Back to News Listing

Author(s)

Alyssa Hurst

DU faculty, staff and alumni are working around the world to address food insecurity

Feature  •
Metro Caring 1

Food security is a global problem. It’s also a local problem – a very local problem.

It prevails in faraway countries and in the City and County of Denver. And it’s also an issue on the University of Denver campus. According to Chad King, DU’s sustainability director, college students are a particularly vulnerable population when it comes to food insecurity.

“It’s not just a question of do we know where our next meal is coming from, but are we able to nourish ourselves the way we should in order to thrive,” King says. “When I think back to when I was in college, I think about the decisions I made around food. I ate grits for two weeks straight and figured out four ways of making that. We dumpster dived for bagels and ate them for a week. I never thought of that as being food insecure, but that is food insecurity.”

To combat a problem affecting people around the world, DU faculty, students and alumni have taken action. The following stories highlight the many ways they are addressing the problem.

Students feed community through DU food pantry

food pantry
The DU food pantry

Maja Konieczny is the Center for Sustainability’s graduate student lead for food gardens, the food pantry and the food waste team. Konieczny developed a budding passion for the domain of food security after attending a panel discussion featuring Andy Fisher, author of “The Big Hunger.” The panel opened Konieczny’s eyes to the countless ways hunger can impact a person and how food insecurity builds.

“People very often only focus on access to food, but they don’t focus on access to healthy and nutritious food,” Konieczny explains. “We think of only throwing food into stomachs, versus actually paying attention to what we give people to put into their bodies and how it also impacts their mental health and their ability to go through their everyday lives.”

That’s Konieczny’s focus as she stocks the DU food pantry, which serves students, faculty and staff experiencing food insecurity. They can stop by to collect cereal, oatmeal, canned fruits and veggies, snacks and bulk grains, among other items. During the growing season, visitors also can expect fresh produce from the University’s English Language Center garden and community partner Ela Family Farms. Items in the pantry are labeled in both English and Spanish to create a more inclusive environment.

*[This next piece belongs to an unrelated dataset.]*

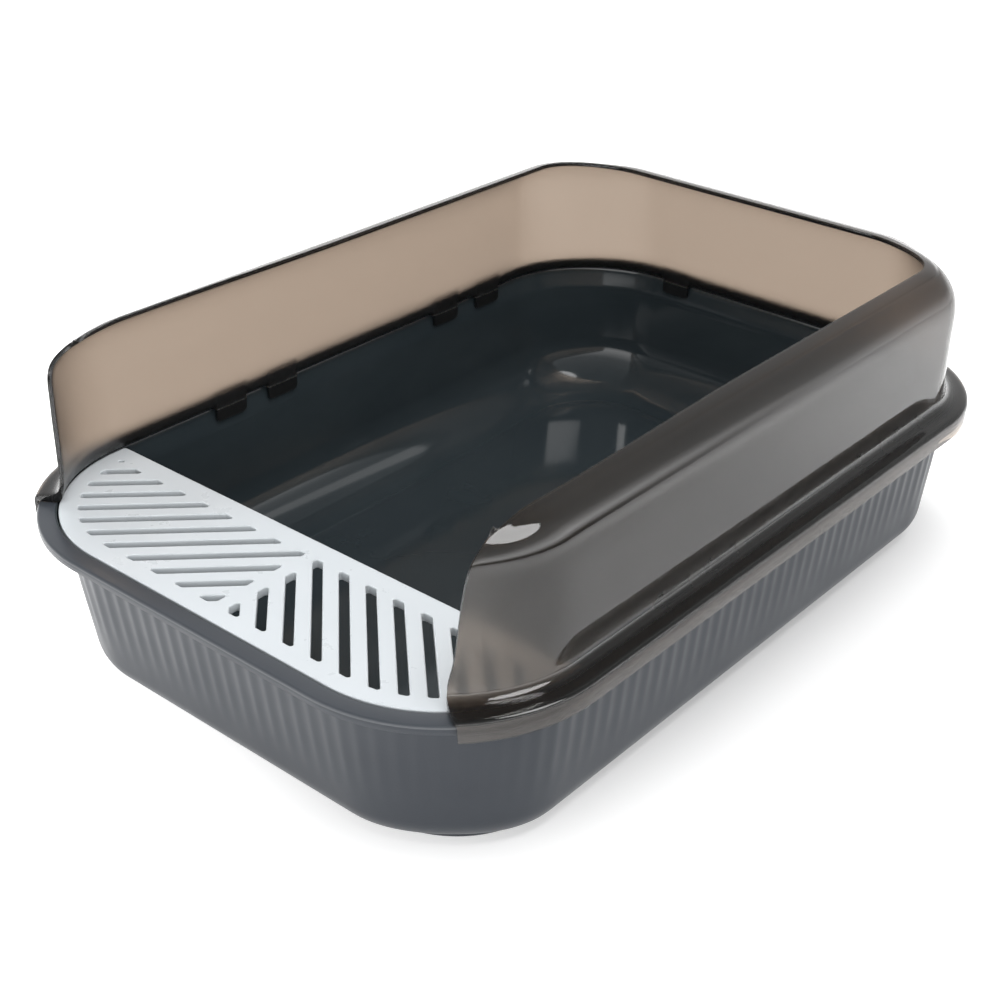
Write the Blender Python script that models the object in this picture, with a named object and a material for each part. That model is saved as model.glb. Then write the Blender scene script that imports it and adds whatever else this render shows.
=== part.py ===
# Semi-enclosed litter box: a dark tray, a translucent U-shaped surround that
# drops over the tray's rim, and a slotted step grate that lies in the tray's
# front end.
#
# Frame: metres, +Z up, the entrance and the grate at -Y. The origin is at the
# middle of the footprint, on the surface that the box stands on.

import bpy
import bmesh
import math
from mathutils import Vector

# ----------------------------------------------------------------- dimensions
# reference outline: the inner edge of the tray's rim, a rounded rectangle
HALF_W = 0.1750          # half of the opening's width
Y_FRONT = -0.2710        # front edge of the opening
Y_REAR = 0.2690          # rear edge of the opening
R_FRONT = 0.0855         # its plan radius at the two front corners
R_REAR = 0.0800          # and at the two rear corners

Z_RIM = 0.0980           # top of the tray's rim and of the grate
RIM_OUT = 0.0111         # the rim's outer edge, beyond the opening
RIM_THICK = 0.0025
RIM_LIP_Z = 0.0927       # bottom of the turned-down lip of the rim
RIM_CUT = 0.0010         # the rim's rear corners are cut back this much at 45 degrees

WALL_T = 0.0027          # tray wall
FLOOR_Z = 0.0055         # inside floor
BASE_Z = 0.0020          # underside of the outer bottom edge
PANEL_Z = 0.0030         # raised underside inside the foot bead
DRAFT_TOP_Z = 0.0895     # where the outer wall meets the step under the rim
WALL_TOP = dict(side=-0.0005, front=-0.0015, rear=-0.0005)
WALL_FOOT = dict(side=-0.0080, front=-0.0150, rear=-0.0048)
CORNER_TOP = dict(front=0.0033, rear=0.0)      # the wall's corners are cut
CORNER_FOOT = dict(front=0.0040, rear=0.0018)  # back this much at 45 degrees
FILLET_OUT = 0.0190
COVE_IN = 0.0300
FOOT_OUT = dict(side=-0.0205, front=-0.0290, rear=-0.0180)   # foot bead, outer edge
FOOT_WIDTH = 0.0085

LEDGE_Z = 0.09235        # what the grate lies on
LEDGE_IN = 0.0032
LEDGE_Y = -0.1740        # the ledge ends here, behind the grate
# behind the grate the wall rises straight to the rim instead: (offset, height)
PLAIN_TOP = ((0.0005, 0.0980), (-0.0001, 0.0972), (-0.0008, 0.0938), (-0.0019, 0.0895))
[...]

The food pantry also holds regular community dinners that bring people together around healthy vegan meals and even offers to-go boxes for those who can’t stay long. Konieczny has introduced recipe boxes that teach patrons how to make meals using ingredients from the pantry.

After she graduates in winter 2020, Konieczny hopes to continue work on the problem of food insecurity. One area of particular interest focuses on the realm of food rescue, which seeks to redistribute unused food from places like grocery stores to populations in need.

DU food pantry stats:

50% of DU food pantry users are graduate students.
2,194 pounds of food were donated from 20-plus campus and community partners in one year.
5,867 pounds of food were given away

2019 Center for Sustainability annual report

Alum pitches in to help Denver's hungry

Metro Caring
Metro Caring's food market

As a first-year student in DU’s Pioneer Leadership Program, Tommy Crosby (BS ’14) volunteered at Café 180, a pay-what-you-can establishment serving the Englewood community. There, he discovered the power of food and decided to dedicate his time at DU and his career to that cause. Today, Crosby serves as food access team lead at Metro Caring, a Denver-based food pantry.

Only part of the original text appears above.